The second, which again focused on mortgages, was the need to order up vast quantities of minuscule type – the chosen size was 4-point, which looks like this, in order that our ads and other communications could contain pointless and unbelievably detailed workings-out of the terms and conditions of the loan. If the ads in question had been application forms, this information might have been of some importance. Since they weren’t, it was of no importance whatever. This was just as well, since the overwhelming majority of consumers could neither understand it nor, indeed, without the help of electron microscopes, read a word of it.
I could go on wandering along the timeline of regulatory fatuousness for a long time, but in the interests of space, my blood pressure and your patience, I am obliged to jump to the present and perhaps my favourite folly yet: the FSA’s wonderful new invention, ‘Balanced Advertising.’
This, I think, represents the point at which the water in the saucepan starts bubbling and the frog’s condition becomes critical. ‘Balanced Advertising’ may be the finest example ever created of the figure of speech known technically as oxymoron, and in plain English as a contradiction in terms.

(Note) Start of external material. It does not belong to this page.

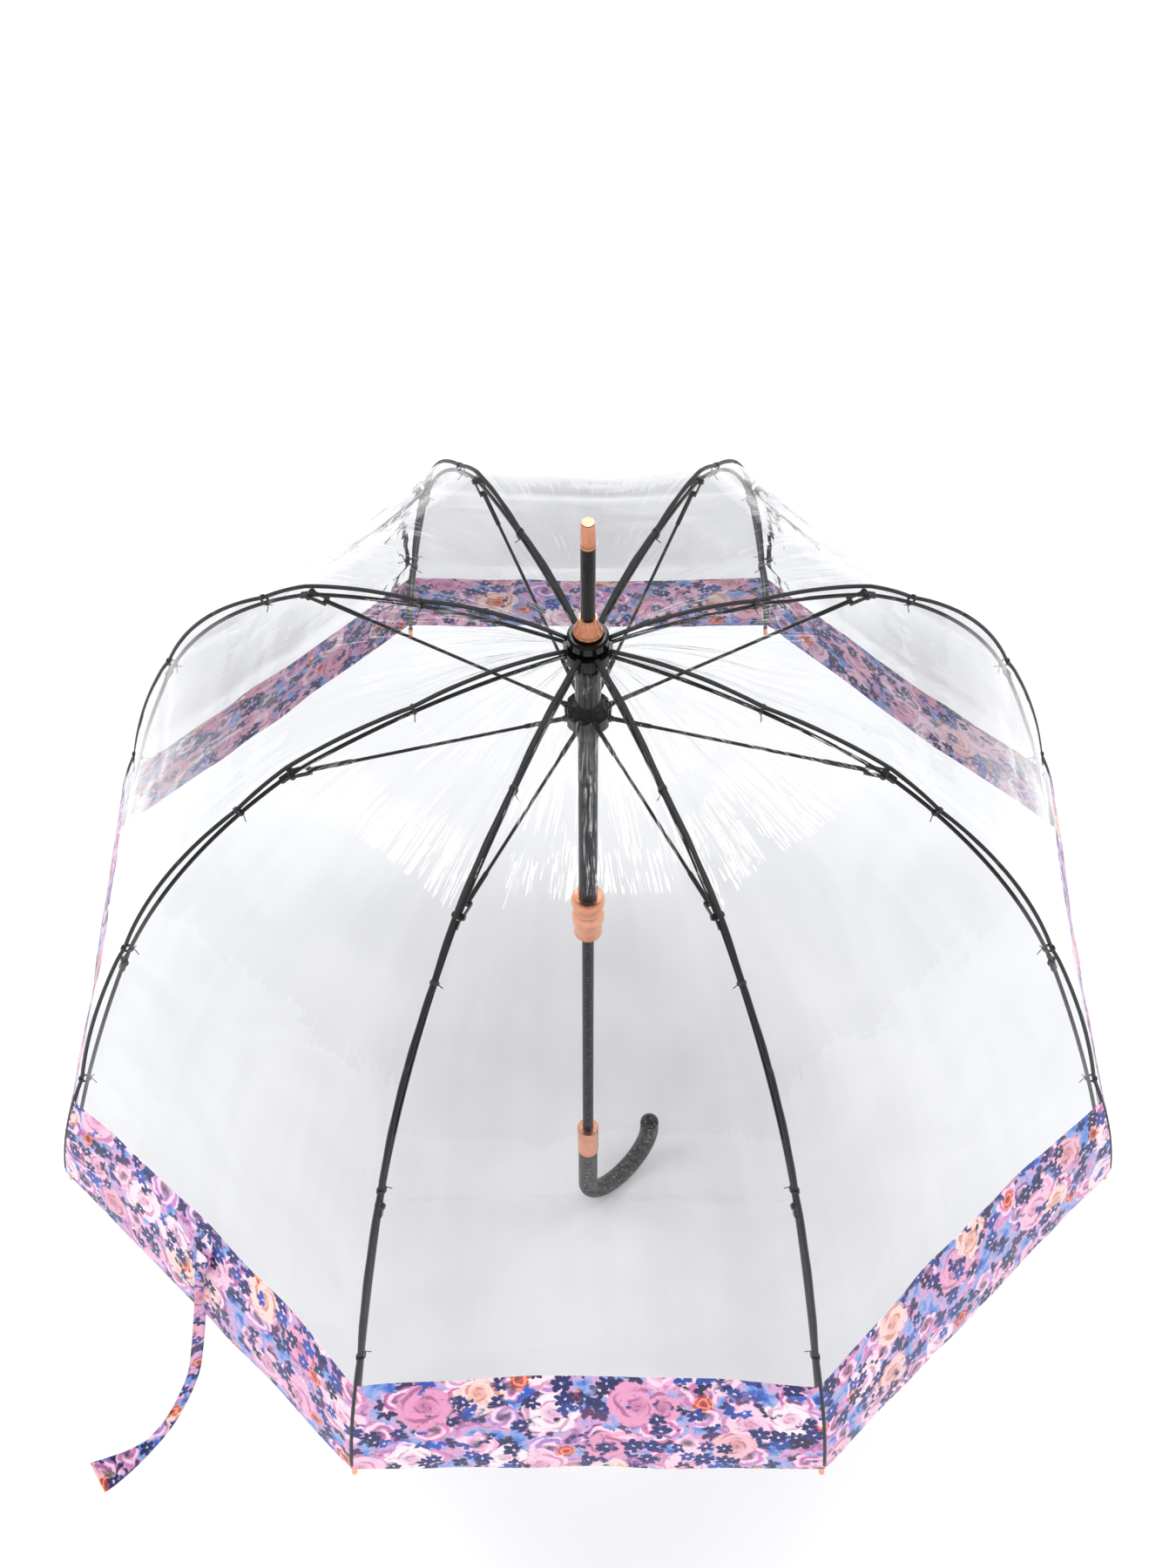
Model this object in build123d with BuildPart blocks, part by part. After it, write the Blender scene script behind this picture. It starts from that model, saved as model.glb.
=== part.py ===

Other examples – ‘dry water’, cold heat’, ‘German comedian’ – pale into insignificance alongside it.
Somehow, incredibly, it seems to have escaped the regulator’s attention that advertising isn’t about balance. Certainly you can have ‘balanced’ communication, but it isn’t advertising. Advertising is persuasive communication. Certainly, in the ASA’s famous phrase, it should be ‘legal, decent, honest and truthful.’ But it is difficult, to say the least, to understand why advertisers would want to spend very large amounts of money on drawing the public’s attention to every bad thing they can think of about their products. The consequence of an insistence on balanced advertising will not be balanced advertising. It will be no advertising. Death of frog.
We have been very stupid to keep sitting quietly in our saucepan while these and so many other follies have been inflicted on us. If there’s still any life left in us, we really must start splashing and shouting without a moment’s further delay.